Placed beside a dead body, orgasm also becomes an unmistakable sign of life. The corpse cannot shiver, suffer existence, respond to sound, or enter sexual release. Yet the distance between these states is not as stable as it appears. The living body contains processes operating without conscious control, while the dead body continues changing through decomposition. Neither is truly still. Death is not an inert object but another physical transformation, just as sound never disappears instantly but decays into quieter vibrations and memory.
The four titles consequently form a compressed anatomy of being alive. Sensation begins as a shiver. Existence applies violence. Sound constructs another body around the first. Orgasm overwhelms the division between control and surrender. Death remains beside the entire sequence, silent but necessary, giving every reaction its urgency. The album does not need elaborate narrative because the body supplies one automatically. Every listener brings mortality, sensation, and private history into the performance.
Compared with Zigoku, this recording feels more enclosed and psychological. Its hell is no longer a sacred landscape that can be approached through myth. It is the machinery inside consciousness and flesh: impulses that cannot be fully controlled, systems that continue regardless of suffering, and the knowledge that every intense experience occurs within a body already moving toward death. Yet the music remains fiercely active. Tsuji does not contemplate mortality from a respectful distance. He places amplification against it, testing how much force a temporary organism can produce.
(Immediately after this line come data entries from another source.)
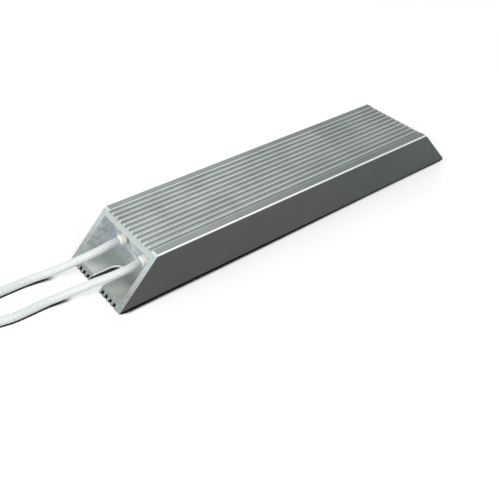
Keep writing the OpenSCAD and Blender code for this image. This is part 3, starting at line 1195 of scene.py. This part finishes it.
@dataclass
class Studio:
    """Camera, pale floor, white surroundings and soft lamps.

    The fades are stretches of the floor in millimetres, from the part's origin or along the part, and
    near_glow is the share of the floor's glow that is left close to the part.
    """

    azimuth: float = -39.3595
    elevation: float = 39.2866
    roll: float = 1.7932
    distance: float = 320.044 * MM
    across: float = -12.5449 * MM
    above: float = -21.3685 * MM
    lens: float = 49.604
    sensor: float = 36.0
    nearest: float = 10 * MM
    world_level: float = 0.48
    floor_size: float = 6.0
    floor_level: float = 0.70
    floor_glow: float = 0.70
    floor_fade: Reach = (400, 1400)
    near_glow: float = 0.5
    contact_samples: int = 16
    contact_reach: float = 4 * MM
    # Colour of the painted contact shadow on the floor.
    shadow_level: float = 0.01
    contact_light: Reach = (0.64, 0.80)
    case_fade: Reach = (-60, 60)
    case_thinning: float = 0.12
    lead_fade: Reach = (-100, -96)
    lead_thinning: float = 0.20
    lamps: Tuple[Lamp, ...] = (
        Lamp("lamp_front", (0.45, -0.76, 0.89), 0.7, 4.0),
        Lamp("lamp_behind", (0.34, 0.80, 0.76), 0.45, 1.5),
        Lamp("lamp_end", (-0.95, -0.25, 0.60), 1.2, 10.8),
    )

    def add_camera(self) -> bpy.types.Object:
        """Places the camera and makes it the scene's.

        Returns:
            The camera.
        """
        turn, lift, lean = (math.radians(a) for a in (self.azimuth, self.elevation, self.roll))
        back = Vector((math.sin(turn) * math.cos(lift), -math.cos(turn) * math.cos(lift), math.sin(lift)))
        level = Vector((0, 0, 1)).cross(back).normalized()
        upright = back.cross(level)
        right = level * math.cos(lean) + upright * math.sin(lean)
        up = upright * math.cos(lean) - level * math.sin(lean)
        turned = Matrix((right, up, back)).transposed().to_4x4()
        place = right * self.across + up * self.above + back * self.distance

        camera = bpy.data.objects.new("camera", bpy.data.cameras.new("camera"))
        camera.data.lens = self.lens
        camera.data.sensor_width = self.sensor
        camera.data.clip_start = self.nearest
        camera.matrix_world = Matrix.Translation(place) @ turned
        bpy.context.scene.collection.objects.link(camera)
        bpy.context.scene.camera = camera
        return camera

    def add_world(self) -> None:
        """Adds white surroundings that light the part at a lower level than they show."""
        world = bpy.data.worlds.new("surroundings")
        bpy.context.scene.world = world
        graph = Graph(world)
        strength = rays(graph, *SHOWING).ramp(0.0, 1.0, self.world_level, 1.0)
        background = graph.node("ShaderNodeBackground", {}, {"Color": grey(1.0), "Strength": strength})
        graph.node("ShaderNodeOutputWorld", {}, {"Surface": background.outputs[0]})

    def contact_shadow(self, graph: Graph, x: Value) -> Value:
        """Finds the painted contact shadow, a thin dark line where the part meets the floor, as the camera
        sees it.

        Args:
            graph: the floor material's graph.
            x: place along the part, where the line gets thinner under the leads and towards the rear.

        Returns:
            1 in the line and 0 on the open floor.
        """
        settings = {"samples": self.contact_samples}
        open_sky = graph.node("ShaderNodeAmbientOcclusion", settings, {"Distance": self.contact_reach})
        thinner = x.ramp(*self.case_fade, 0.0, self.case_thinning)
        thinner += x.ramp(*self.lead_fade, self.lead_thinning, 0.0)
        light = Value(graph, open_sky.outputs["AO"]) + thinner
        return rays(graph, "Camera") * light.ramp(*self.contact_light, 1.0, 0.0)

    def add_floor(self) -> bpy.types.Object:
        """Lays the floor, lifted to white where it shows and a little darker to light that it passes on.

        Returns:
            The floor.
        """
        half = self.floor_size / 2
        corners = np.array([(-half, -half, 0), (half, -half, 0), (half, half, 0), (-half, half, 0)])
        floor = new_piece("floor", corners, [(0, 1, 2, 3)])
        graph = new_graph("floor_white")
        x, y, _ = graph.parts(graph.place())
        far_off = ((x * x + y * y) ** 0.5).ramp(*self.floor_fade, self.near_glow, 1.0)
        # Painted contact shadow: a thin dark line on the floor where the part nearly touches it, for camera
        # rays alone.
        contact_shadow = self.contact_shadow(graph, x)
        dress(floor, graph.surface(
            Base_Color=graph.mix(contact_shadow, grey(self.floor_level), grey(self.shadow_level)),
            Roughness=1.0,
            Specular_IOR_Level=0.0,
            Emission_Color=graph.mix((rays(graph, *SHOWING) - contact_shadow) * far_off, grey(0.0), grey(1.0)),
            Emission_Strength=self.floor_glow,
        ))
        return floor

    def light(self) -> None:
        """Adds the world, the floor and the lamps, under the plain view transform."""
        self.add_world()
        self.add_floor()
        for lamp in self.lamps:
            lamp.hang()
        bpy.context.scene.view_settings.view_transform = "Standard"


def report(pieces: Sequence[bpy.types.Object]) -> None:
    """Logs each piece, with its faces and its finish."""
    for piece in pieces:
        LOG.info("%s: %d faces, %s", piece.name, len(piece.data.polygons), piece.material_slots[0].name)


def main() -> None:
    """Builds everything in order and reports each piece."""
    logging.basicConfig(level=logging.INFO, format="%(name)s: %(message)s")
    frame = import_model()
    studio = Studio()
    camera = studio.add_camera()
    LOG.info("%s placed", camera.name)

    sleeve_finish = BraidFinish().make()
    tip_finish = metal("tinned_copper", (0.72, 0.72, 0.72), (0.60, 0.58, 0.55), 0.30, 2.0).make()
    for side, route, track in zip(SIDES, (LEFT_ROUTE, RIGHT_ROUTE), COIL_TRACKS):
        report(Lead(side, route, track, Braid(), Coil(), Tip()).build(sleeve_finish, tip_finish))

    report(Casing(frame["nodes"]).dress())
    report(Element(frame["nodes"]).dress())
    studio.light()
    LOG.info("studio lit")

    LOG.info("sizes written")


if __name__ == "__main__":
    main()
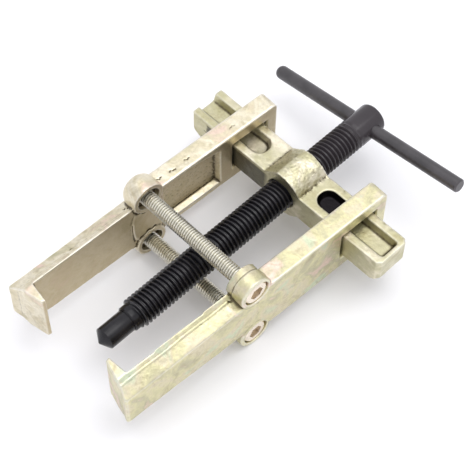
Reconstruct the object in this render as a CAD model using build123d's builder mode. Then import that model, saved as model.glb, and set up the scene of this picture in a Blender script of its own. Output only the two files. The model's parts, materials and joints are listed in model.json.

Music for Performance “Dead Body and Me” finally suggests that performance is one of the ways the living distinguish themselves from the dead. To perform is to spend energy, occupy time, risk failure, create vibration, and alter the bodies of witnesses. The action cannot last, but its recording may continue travelling after everyone involved has disappeared. Dissecting Table turns that fact into an industrial ritual. The performer stands beside death, makes the air violent, and leaves behind a sonic body capable of rising whenever another listener presses play.